## [PROVIDED RECORDS]
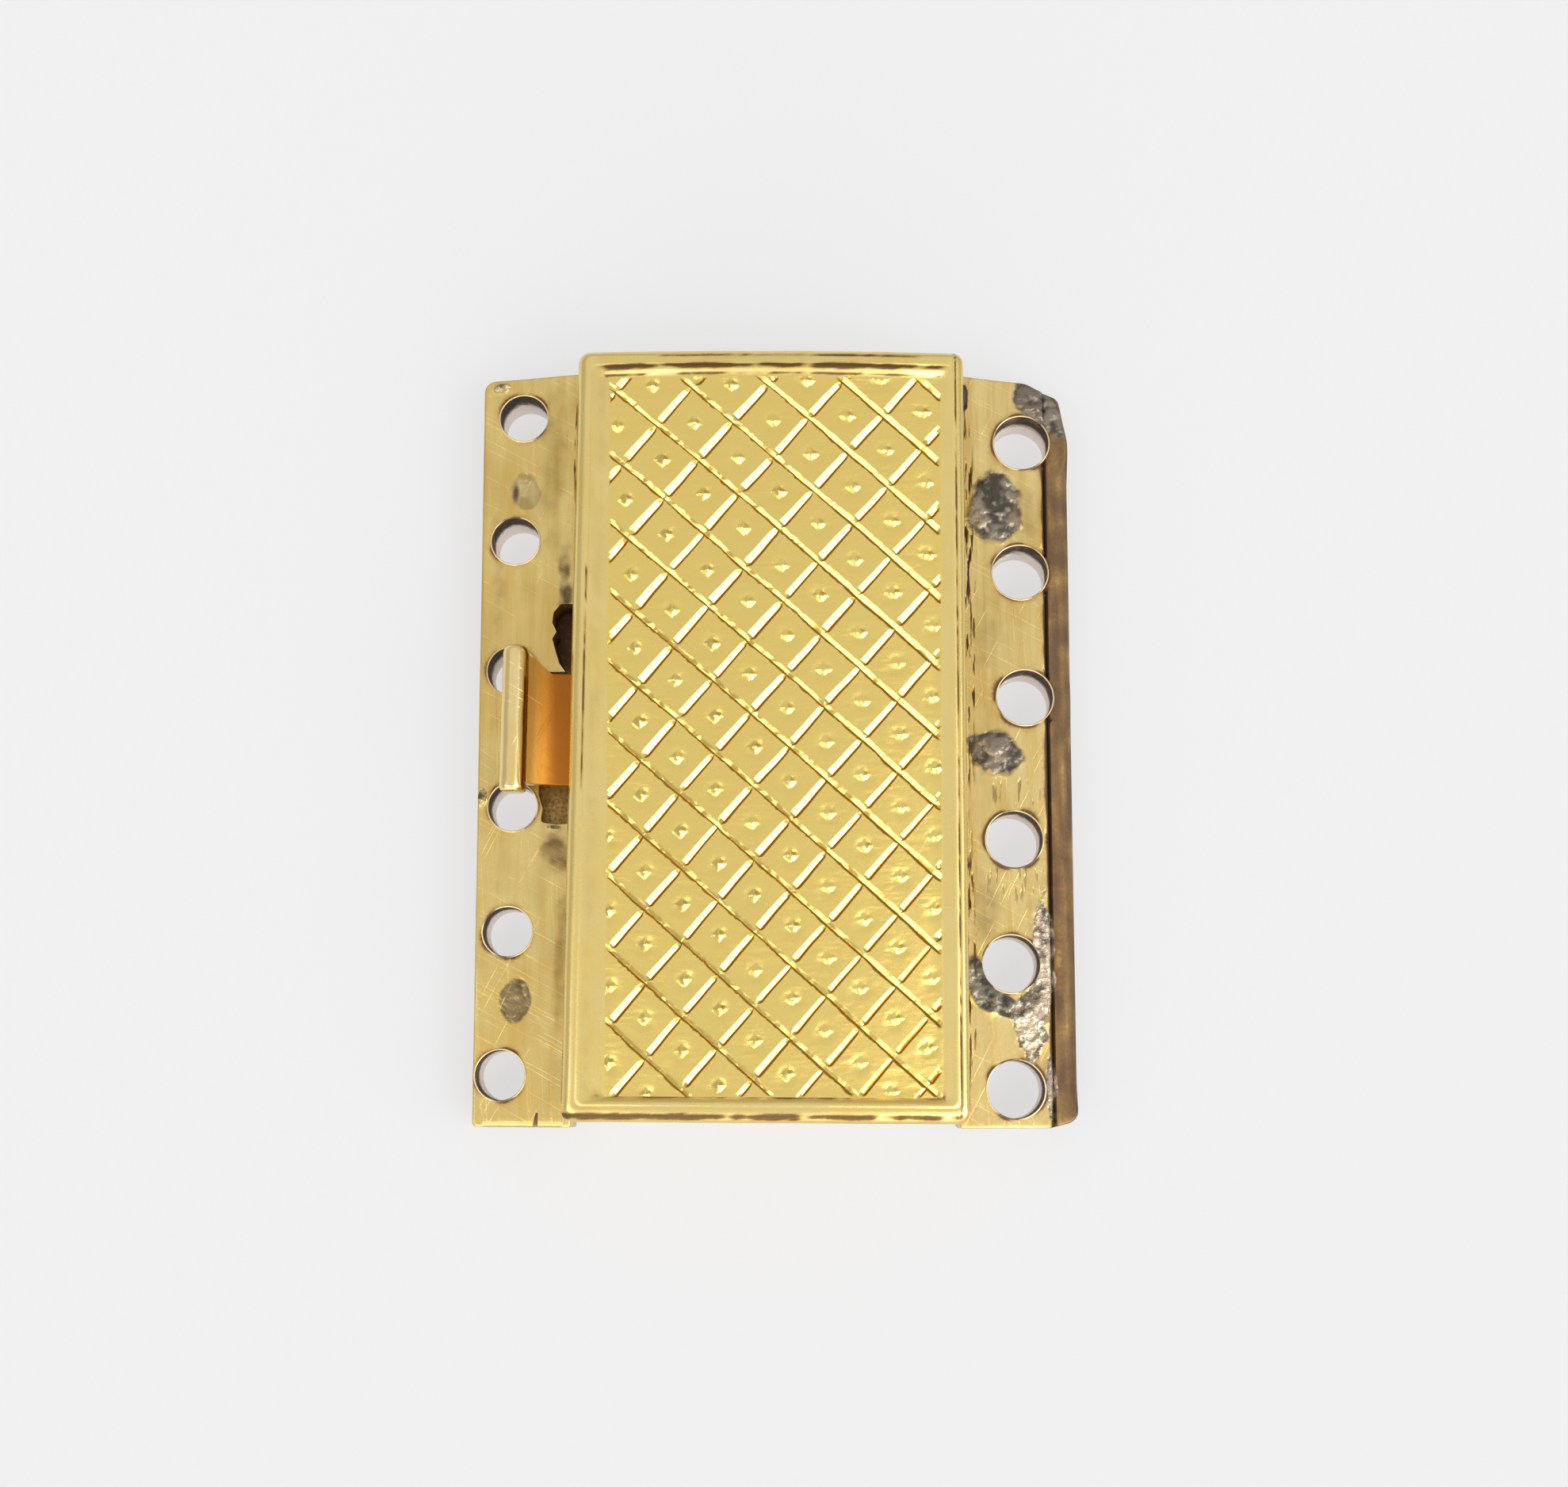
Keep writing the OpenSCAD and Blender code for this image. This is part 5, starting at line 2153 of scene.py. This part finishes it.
@dataclass(frozen=True)
class Studio:
    """The pale floor, the soft light and the camera.

    Attributes:
        eye: The camera's place, in millimetres.
        tilt: Its lean from straight down, in degrees.
        yaw: Its turn about Y, in degrees.
        roll: Its turn about its own axis, in degrees.
        focal_px: Its focal length in pixels of the photograph's frame.
        frame_px: The photograph's width in pixels.
    """

    eye: Point3 = (1.179, -11.868, 67.1)
    tilt: float = 10.124
    yaw: float = 0.606
    roll: float = 0.347
    focal_px: float = 2600.0
    frame_px: float = 1978.0

    def build(self) -> None:
        """Adds the camera, the floor, the lights and the surroundings."""
        self.camera()
        self.floor()
        self.lights()
        self.surroundings()
        bpy.context.scene.view_settings.view_transform = "Standard"

    def camera(self) -> None:
        """Sets the camera at the photograph's angle."""
        data = bpy.data.cameras.new("camera")
        data.sensor_width = 36.0
        data.lens = self.focal_px / self.frame_px * data.sensor_width
        data.clip_start, data.clip_end = 0.002, 10.0
        camera = linked("camera", data)
        turn = (
            Matrix.Rotation(math.radians(self.yaw), 4, "Y")
            @ Matrix.Rotation(math.radians(self.tilt), 4, "X")
            @ Matrix.Rotation(math.radians(self.roll), 4, "Z")
        )
        camera.matrix_world = Matrix.Translation(Vector(self.eye) * MM) @ turn
        bpy.context.scene.camera = camera

    def floor(self) -> None:
        """Lays the pale floor."""
        mesh = bpy.data.meshes.new("floor")
        with edited(mesh) as shape:
            bmesh.ops.create_grid(shape, x_segments=8, y_segments=8, size=1.5)
        pale = bpy.data.materials.new("pale_floor")
        pale.use_nodes = True
        values = {
            "Base Color": (0.15, 0.15, 0.151, 1.0), "Emission Color": WHITE, "Emission Strength": 0.63,
            "Roughness": 0.75, "Specular IOR Level": 0.2,
        }
        for name, value in values.items():
            pale.node_tree.nodes["Principled BSDF"].inputs[name].default_value = value
        mesh.materials.append(pale)
        floor = linked("floor", mesh)

    def lights(self) -> None:
        """Hangs one large soft light overhead."""
        data = bpy.data.lights.new("overhead", "AREA")
        data.size = 0.3
        data.energy = 0.02
        light = linked("overhead", data)
        light.location = (0.0, 0.05, 0.35)
        light.rotation_mode = "QUATERNION"
        light.rotation_quaternion = light.location.to_track_quat("Z", "Y")
        light.visible_camera = False
        light.visible_glossy = False

    def surroundings(self) -> None:
        """Makes the white room, with lights to the right, the left and the near side."""
        world = bpy.data.worlds.new("white_room")
        t = emptied(world)
        x, y, z = t.parts(t.out(t.node("ShaderNodeTexCoord"), "Generated"))
        ceiling = (z + y.math("MAXIMUM", 0.0) * 0.5).step(0.78, 0.92)
        toward, aside = x * 0.75 - y * 0.66, x * 0.66 + y * 0.75
        right = toward.window((0.32, 0.42), (0.88, 0.98)) * z.step(0.3, 0.45)
        right = right * aside.window((-0.3, -0.2), (0.42, 0.54))
        toward, aside = x * -0.6 - y * 0.8, x * 0.8 - y * 0.6
        left = toward.window((0.34, 0.44), (0.6, 0.74)) * z.step(0.35, 0.5)
        left = left * aside.window((-0.6, -0.5), (0.16, 0.26))
        near = (-y).step(0.5, 0.7) * z.step(0.1, 0.25)
        strip = (-y).step(0.74, 0.84) * z.window((-0.05, 0.05), (0.5, 0.62))
        room = ceiling * 0.26 + right * 4.3 + left * 2.5 + near * 0.25 + strip * 2.4 + 0.58
        seen = t.out(t.node("ShaderNodeLightPath"), "Is Camera Ray")
        strength = room * (1.0 - seen) + seen * BACKDROP_STRENGTH
        back = t.make("ShaderNodeBackground", {"Strength": strength, "Color": WHITE})
        t.end("ShaderNodeOutputWorld", "Surface", back)
        bpy.context.scene.world = world


def dress_leaf() -> None:
    """Gives the tongue's leaf, which stays as the frame has it, its finish."""
    leaf = frame["nodes"]["tongue_leaf"]
    gold = LEAF_FINISH.material()
    for slot in leaf.material_slots:
        slot.material = gold
    if not leaf.material_slots:
        leaf.data.materials.append(gold)
    log.info("tongue_leaf: dressed")


def main() -> None:
    """Builds the clasp and its stage, and reports each piece."""
    logging.basicConfig(level=logging.INFO, format="%(relativeCreated)d %(name)s %(message)s")
    Studio().build()
    _, case_high = box_mm("case")
    side, _, end, _ = CaseShell.rim
    half_w, half_l = case_high.x - side, case_high.y - end
    dome = Dome(half_w, case_high.z - CROWN_MM, CROWN_MM)
    CaseShell(dome, PANEL, half_w, half_l).build()
    EngravedPlate(dome, PANEL).build()
    TongueBar(*box_mm("tongue_bar")).build()
    EndBar(*box_mm("end_bar")).build()
    Latch(*box_mm("latch_spring")).build()
    dress_leaf()


if __name__ == "__main__":
    main()
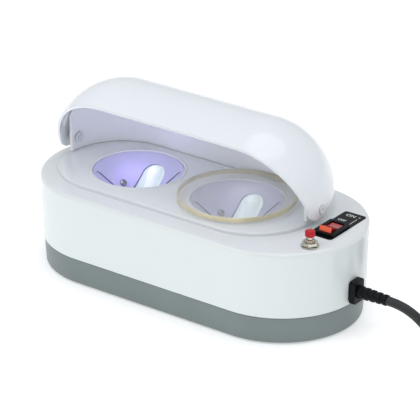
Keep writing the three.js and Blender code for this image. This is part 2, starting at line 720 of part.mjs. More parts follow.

## [OBJECTIVE]
Output every record above exactly as it appears.

## [COMPLETE ANSWER]
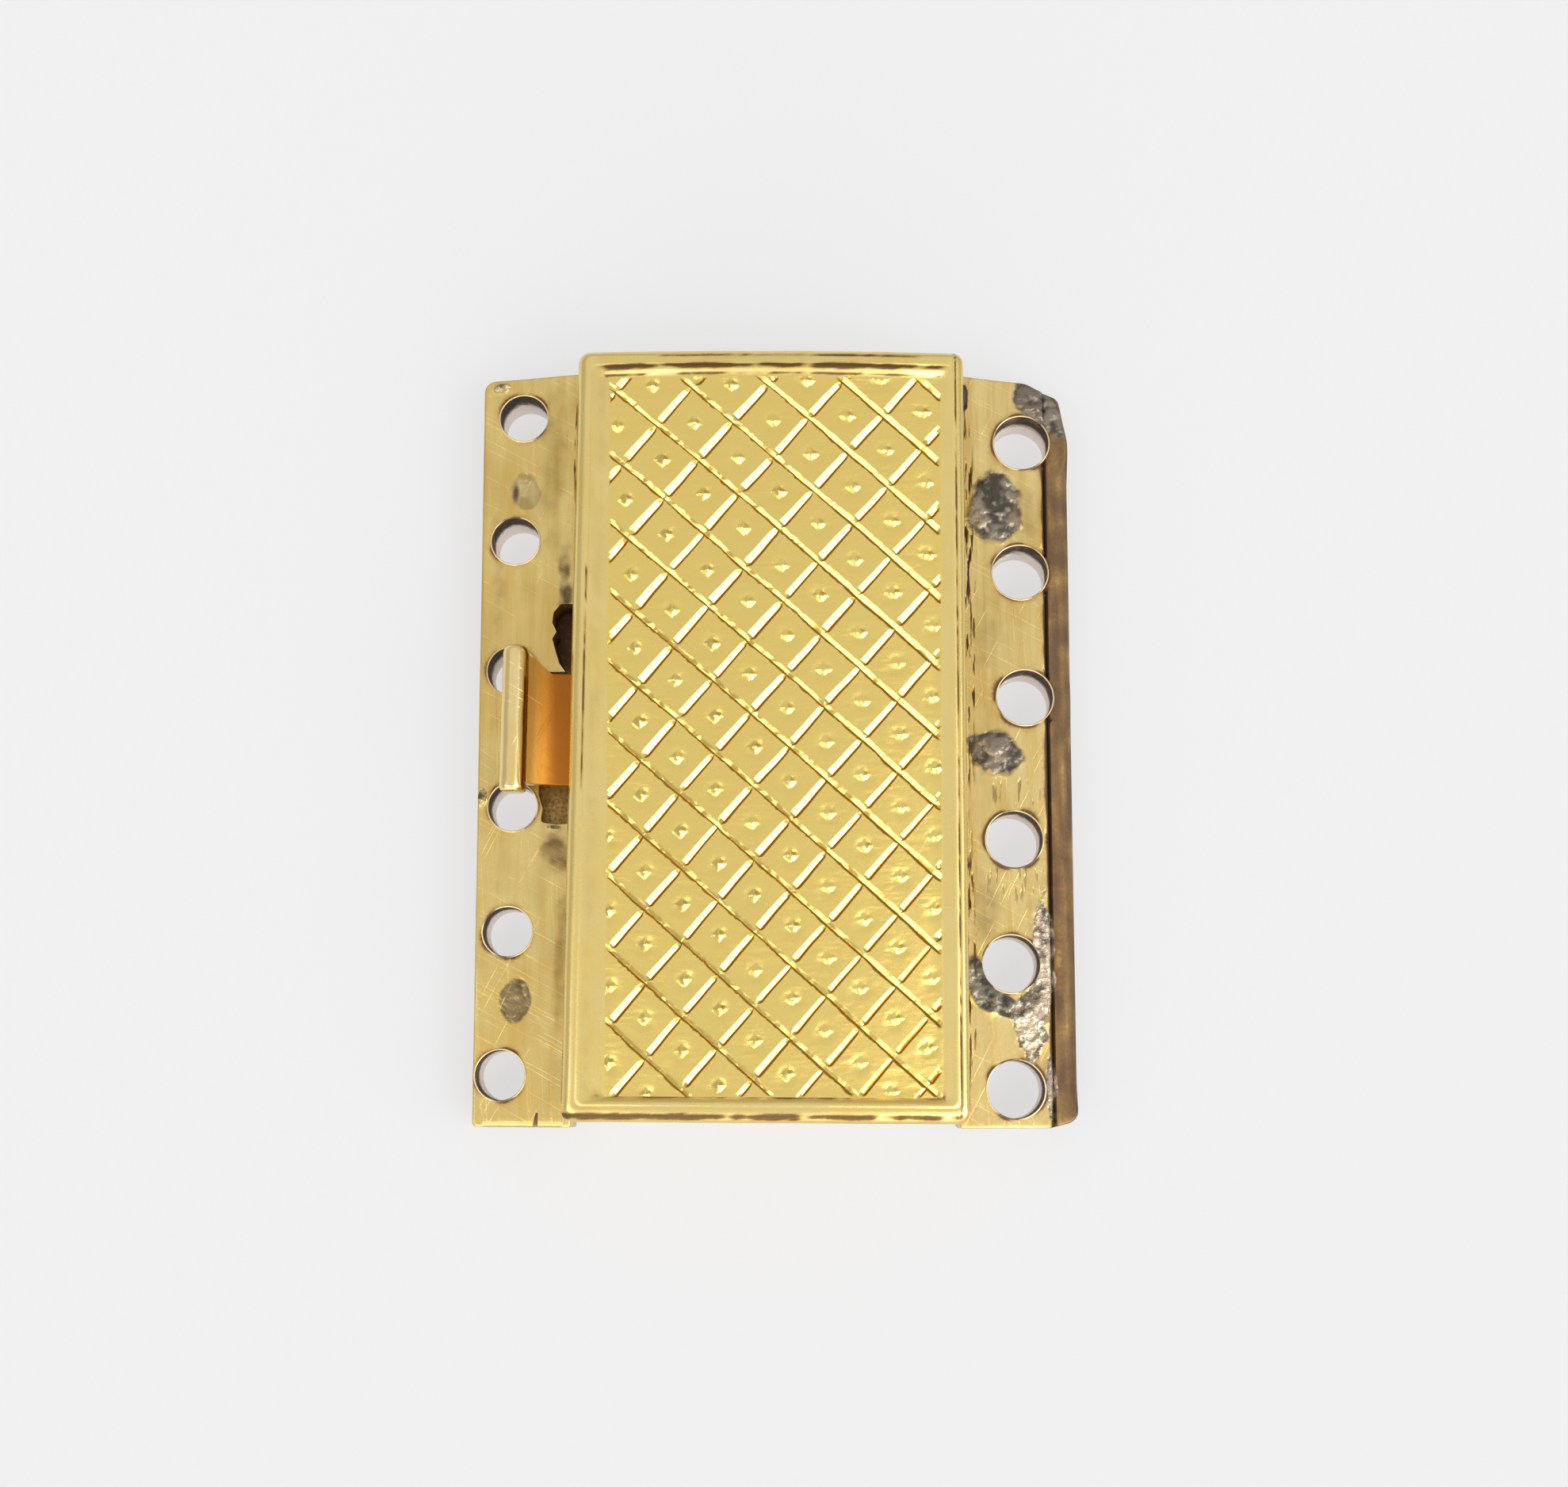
Keep writing the OpenSCAD and Blender code for this image. This is part 5, starting at line 2153 of scene.py. This part finishes it.
@dataclass(frozen=True)
class Studio:
    """The pale floor, the soft light and the camera.

    Attributes:
        eye: The camera's place, in millimetres.
        tilt: Its lean from straight down, in degrees.
        yaw: Its turn about Y, in degrees.
        roll: Its turn about its own axis, in degrees.
        focal_px: Its focal length in pixels of the photograph's frame.
        frame_px: The photograph's width in pixels.
    """

    eye: Point3 = (1.179, -11.868, 67.1)
    tilt: float = 10.124
    yaw: float = 0.606
    roll: float = 0.347
    focal_px: float = 2600.0
    frame_px: float = 1978.0

    def build(self) -> None:
        """Adds the camera, the floor, the lights and the surroundings."""
        self.camera()
        self.floor()
        self.lights()
        self.surroundings()
        bpy.context.scene.view_settings.view_transform = "Standard"

    def camera(self) -> None:
        """Sets the camera at the photograph's angle."""
        data = bpy.data.cameras.new("camera")
        data.sensor_width = 36.0
        data.lens = self.focal_px / self.frame_px * data.sensor_width
        data.clip_start, data.clip_end = 0.002, 10.0
        camera = linked("camera", data)
        turn = (
            Matrix.Rotation(math.radians(self.yaw), 4, "Y")
            @ Matrix.Rotation(math.radians(self.tilt), 4, "X")
            @ Matrix.Rotation(math.radians(self.roll), 4, "Z")
        )
        camera.matrix_world = Matrix.Translation(Vector(self.eye) * MM) @ turn
        bpy.context.scene.camera = camera

    def floor(self) -> None:
        """Lays the pale floor."""
        mesh = bpy.data.meshes.new("floor")
        with edited(mesh) as shape:
            bmesh.ops.create_grid(shape, x_segments=8, y_segments=8, size=1.5)
        pale = bpy.data.materials.new("pale_floor")
        pale.use_nodes = True
        values = {
            "Base Color": (0.15, 0.15, 0.151, 1.0), "Emission Color": WHITE, "Emission Strength": 0.63,
            "Roughness": 0.75, "Specular IOR Level": 0.2,
        }
        for name, value in values.items():
            pale.node_tree.nodes["Principled BSDF"].inputs[name].default_value = value
        mesh.materials.append(pale)
        floor = linked("floor", mesh)

    def lights(self) -> None:
        """Hangs one large soft light overhead."""
        data = bpy.data.lights.new("overhead", "AREA")
        data.size = 0.3
        data.energy = 0.02
        light = linked("overhead", data)
        light.location = (0.0, 0.05, 0.35)
        light.rotation_mode = "QUATERNION"
        light.rotation_quaternion = light.location.to_track_quat("Z", "Y")
        light.visible_camera = False
        light.visible_glossy = False

    def surroundings(self) -> None:
        """Makes the white room, with lights to the right, the left and the near side."""
        world = bpy.data.worlds.new("white_room")
        t = emptied(world)
        x, y, z = t.parts(t.out(t.node("ShaderNodeTexCoord"), "Generated"))
        ceiling = (z + y.math("MAXIMUM", 0.0) * 0.5).step(0.78, 0.92)
        toward, aside = x * 0.75 - y * 0.66, x * 0.66 + y * 0.75
        right = toward.window((0.32, 0.42), (0.88, 0.98)) * z.step(0.3, 0.45)
        right = right * aside.window((-0.3, -0.2), (0.42, 0.54))
        toward, aside = x * -0.6 - y * 0.8, x * 0.8 - y * 0.6
        left = toward.window((0.34, 0.44), (0.6, 0.74)) * z.step(0.35, 0.5)
        left = left * aside.window((-0.6, -0.5), (0.16, 0.26))
        near = (-y).step(0.5, 0.7) * z.step(0.1, 0.25)
        strip = (-y).step(0.74, 0.84) * z.window((-0.05, 0.05), (0.5, 0.62))
        room = ceiling * 0.26 + right * 4.3 + left * 2.5 + near * 0.25 + strip * 2.4 + 0.58
        seen = t.out(t.node("ShaderNodeLightPath"), "Is Camera Ray")
        strength = room * (1.0 - seen) + seen * BACKDROP_STRENGTH
        back = t.make("ShaderNodeBackground", {"Strength": strength, "Color": WHITE})
        t.end("ShaderNodeOutputWorld", "Surface", back)
        bpy.context.scene.world = world


def dress_leaf() -> None:
    """Gives the tongue's leaf, which stays as the frame has it, its finish."""
    leaf = frame["nodes"]["tongue_leaf"]
    gold = LEAF_FINISH.material()
    for slot in leaf.material_slots:
        slot.material = gold
    if not leaf.material_slots:
        leaf.data.materials.append(gold)
    log.info("tongue_leaf: dressed")


def main() -> None:
    """Builds the clasp and its stage, and reports each piece."""
    logging.basicConfig(level=logging.INFO, format="%(relativeCreated)d %(name)s %(message)s")
    Studio().build()
    _, case_high = box_mm("case")
    side, _, end, _ = CaseShell.rim
    half_w, half_l = case_high.x - side, case_high.y - end
    dome = Dome(half_w, case_high.z - CROWN_MM, CROWN_MM)
    CaseShell(dome, PANEL, half_w, half_l).build()
    EngravedPlate(dome, PANEL).build()
    TongueBar(*box_mm("tongue_bar")).build()
    EndBar(*box_mm("end_bar")).build()
    Latch(*box_mm("latch_spring")).build()
    dress_leaf()


if __name__ == "__main__":
    main()
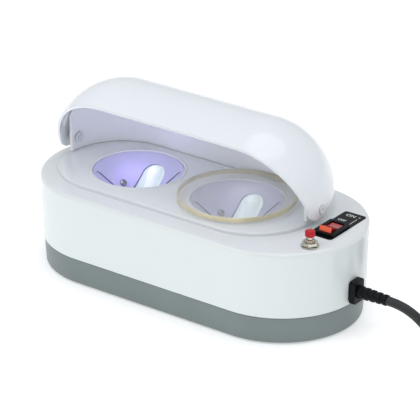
Keep writing the three.js and Blender code for this image. This is part 2, starting at line 720 of part.mjs. More parts follow.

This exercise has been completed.